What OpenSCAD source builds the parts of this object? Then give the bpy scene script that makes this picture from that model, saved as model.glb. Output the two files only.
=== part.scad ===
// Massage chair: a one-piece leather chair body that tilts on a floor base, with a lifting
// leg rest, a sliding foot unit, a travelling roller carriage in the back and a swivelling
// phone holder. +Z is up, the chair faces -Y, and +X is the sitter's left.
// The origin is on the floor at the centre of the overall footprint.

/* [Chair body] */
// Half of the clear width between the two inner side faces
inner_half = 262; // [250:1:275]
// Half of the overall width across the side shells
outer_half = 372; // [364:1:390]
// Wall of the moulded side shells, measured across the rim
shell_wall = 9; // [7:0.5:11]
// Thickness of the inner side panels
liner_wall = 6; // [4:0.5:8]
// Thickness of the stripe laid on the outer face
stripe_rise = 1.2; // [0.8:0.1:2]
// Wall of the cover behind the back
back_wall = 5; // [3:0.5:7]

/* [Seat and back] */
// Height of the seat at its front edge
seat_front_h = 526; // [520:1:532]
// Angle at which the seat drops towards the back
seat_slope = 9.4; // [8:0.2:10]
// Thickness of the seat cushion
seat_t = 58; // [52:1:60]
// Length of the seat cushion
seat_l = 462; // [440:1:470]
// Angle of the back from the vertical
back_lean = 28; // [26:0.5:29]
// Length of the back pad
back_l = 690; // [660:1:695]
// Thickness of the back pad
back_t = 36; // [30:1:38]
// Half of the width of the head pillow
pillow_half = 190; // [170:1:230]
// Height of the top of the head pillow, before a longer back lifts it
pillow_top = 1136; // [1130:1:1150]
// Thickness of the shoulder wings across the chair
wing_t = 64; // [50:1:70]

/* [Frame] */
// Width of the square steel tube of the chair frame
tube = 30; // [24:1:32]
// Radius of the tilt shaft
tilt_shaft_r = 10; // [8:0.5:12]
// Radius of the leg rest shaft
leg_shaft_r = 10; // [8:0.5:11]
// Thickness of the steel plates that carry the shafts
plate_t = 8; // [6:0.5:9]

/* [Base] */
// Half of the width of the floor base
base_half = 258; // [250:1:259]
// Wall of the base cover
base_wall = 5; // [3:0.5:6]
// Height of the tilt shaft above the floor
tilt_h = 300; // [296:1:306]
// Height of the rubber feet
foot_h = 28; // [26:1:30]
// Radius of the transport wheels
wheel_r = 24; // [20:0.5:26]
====
Given instruction:
Set out the complete listing exactly as shown.

Task result:
What OpenSCAD source builds the parts of this object? Then give the bpy scene script that makes this picture from that model, saved as model.glb. Output the two files only.
=== part.scad ===
// Massage chair: a one-piece leather chair body that tilts on a floor base, with a lifting
// leg rest, a sliding foot unit, a travelling roller carriage in the back and a swivelling
// phone holder. +Z is up, the chair faces -Y, and +X is the sitter's left.
// The origin is on the floor at the centre of the overall footprint.

/* [Chair body] */
// Half of the clear width between the two inner side faces
inner_half = 262; // [250:1:275]
// Half of the overall width across the side shells
outer_half = 372; // [364:1:390]
// Wall of the moulded side shells, measured across the rim
shell_wall = 9; // [7:0.5:11]
// Thickness of the inner side panels
liner_wall = 6; // [4:0.5:8]
// Thickness of the stripe laid on the outer face
stripe_rise = 1.2; // [0.8:0.1:2]
// Wall of the cover behind the back
back_wall = 5; // [3:0.5:7]

/* [Seat and back] */
// Height of the seat at its front edge
seat_front_h = 526; // [520:1:532]
// Angle at which the seat drops towards the back
seat_slope = 9.4; // [8:0.2:10]
// Thickness of the seat cushion
seat_t = 58; // [52:1:60]
// Length of the seat cushion
seat_l = 462; // [440:1:470]
// Angle of the back from the vertical
back_lean = 28; // [26:0.5:29]
// Length of the back pad
back_l = 690; // [660:1:695]
// Thickness of the back pad
back_t = 36; // [30:1:38]
// Half of the width of the head pillow
pillow_half = 190; // [170:1:230]
// Height of the top of the head pillow, before a longer back lifts it
pillow_top = 1136; // [1130:1:1150]
// Thickness of the shoulder wings across the chair
wing_t = 64; // [50:1:70]

/* [Frame] */
// Width of the square steel tube of the chair frame
tube = 30; // [24:1:32]
// Radius of the tilt shaft
tilt_shaft_r = 10; // [8:0.5:12]
// Radius of the leg rest shaft
leg_shaft_r = 10; // [8:0.5:11]
// Thickness of the steel plates that carry the shafts
plate_t = 8; // [6:0.5:9]

/* [Base] */
// Half of the width of the floor base
base_half = 258; // [250:1:259]
// Wall of the base cover
base_wall = 5; // [3:0.5:6]
// Height of the tilt shaft above the floor
tilt_h = 300; // [296:1:306]
// Height of the rubber feet
foot_h = 28; // [26:1:30]
// Radius of the transport wheels
wheel_r = 24; // [20:0.5:26]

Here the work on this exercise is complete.